To provide path to save files, use --dir option. By default files will be saved in current directory.
pymatris --dir "./" <urls>
To overwrite existing files, use --overwrite option. By default, files will not be overwritten.
pymatris --overwrite <urls>
Assuming your have "pricecatcher_2022-01.parquet" file in your current directory, running above command will overwrite the existing file. During download, Pymatris creates tempfile to download files, if download is interrupted, rest assured that your existing files are safe, and tempfiles will be deleted.
To configure number of parallel downloads, use --max-parallel option. By default, 5 parallel downloads are allowed.

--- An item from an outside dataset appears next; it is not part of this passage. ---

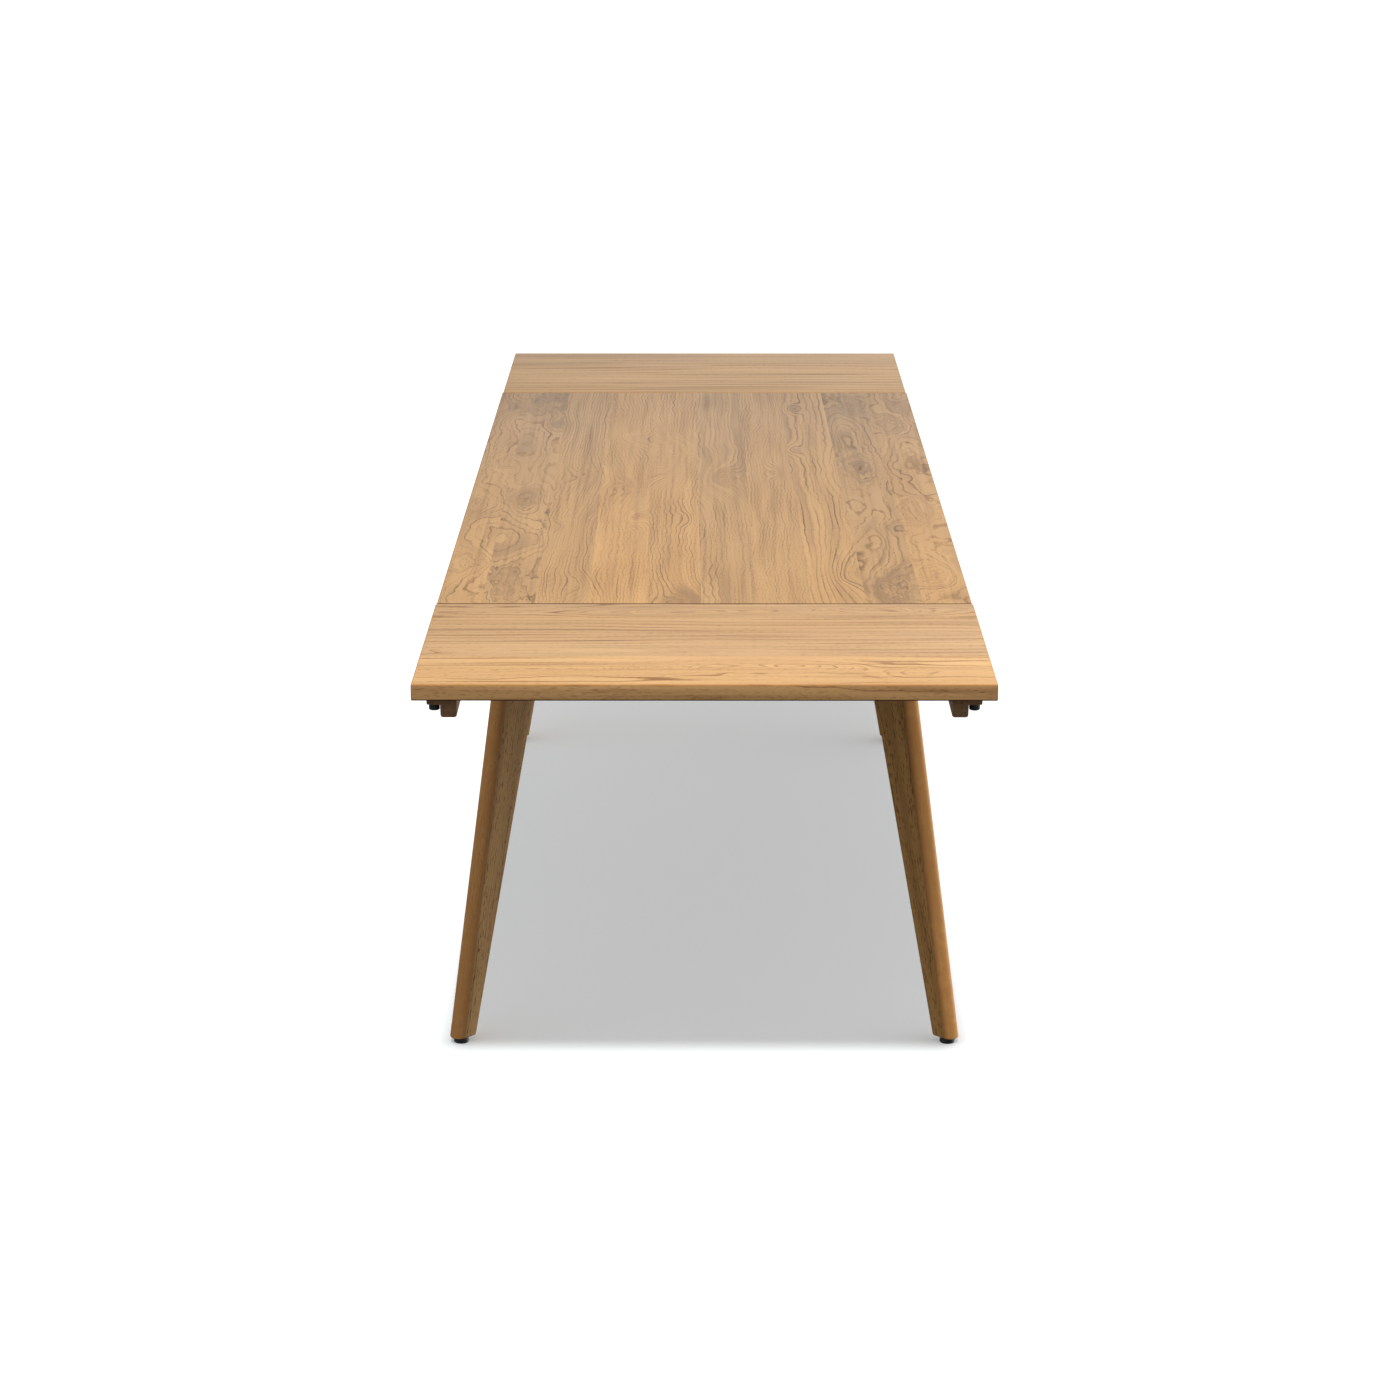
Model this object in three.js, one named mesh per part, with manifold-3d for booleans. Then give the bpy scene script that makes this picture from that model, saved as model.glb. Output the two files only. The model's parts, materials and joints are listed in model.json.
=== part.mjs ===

pymatris --max-parallel 10 <urls>
Pymatris uses asyncio to download files in parallel. By default, 5 files are downloaded in parallel. You can increase or decrease the number of parallel downloads.

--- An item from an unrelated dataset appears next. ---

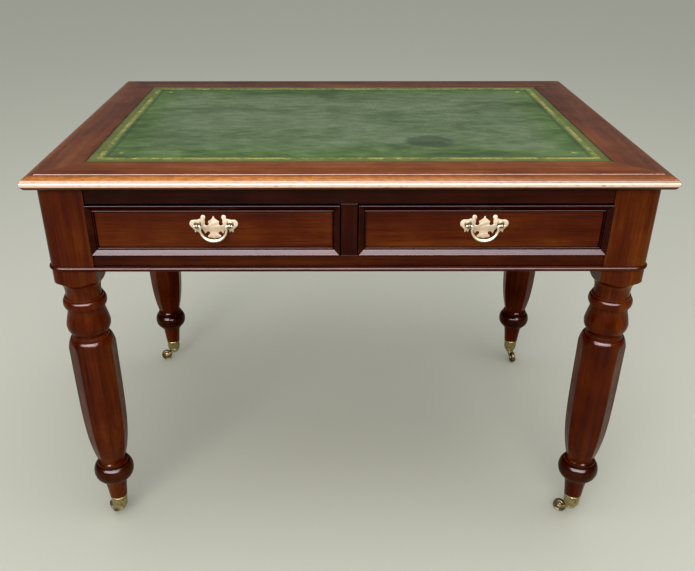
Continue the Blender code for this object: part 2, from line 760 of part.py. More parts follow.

To configure number of parallel download parts per file, use --max-splits option. By default, 5 parts are downloaded in parallel for each file.
pymatris --max-splits 10 <urls>
This is only available for HTTP/HTTPS and SFTP protocols. Currently, FTP protocol does not support multipart downloads.
To configure number of retries for failed downloads, use --max-tries option. By default, 5 retries are allowed.
pymatris --max-tries 10 <urls>
To hide progress bar, use --quiet option. By default, progress bar is shown.
pymatris --quiet <urls>
- python 3.9 or above
- aiohttp
- aioftp
- asyncssh
- aiofiles
- tqdm
- Add support for public key authentication for FTP and SFTP protocol handler.
- Resolve
PytestUnraisableExceptionWarning
due to pytestservers running on separate threads. ref - Add better concurrency support for FTP protocol, as
aioftp
by default allow only one data connection per client session. - Better error handling and logging.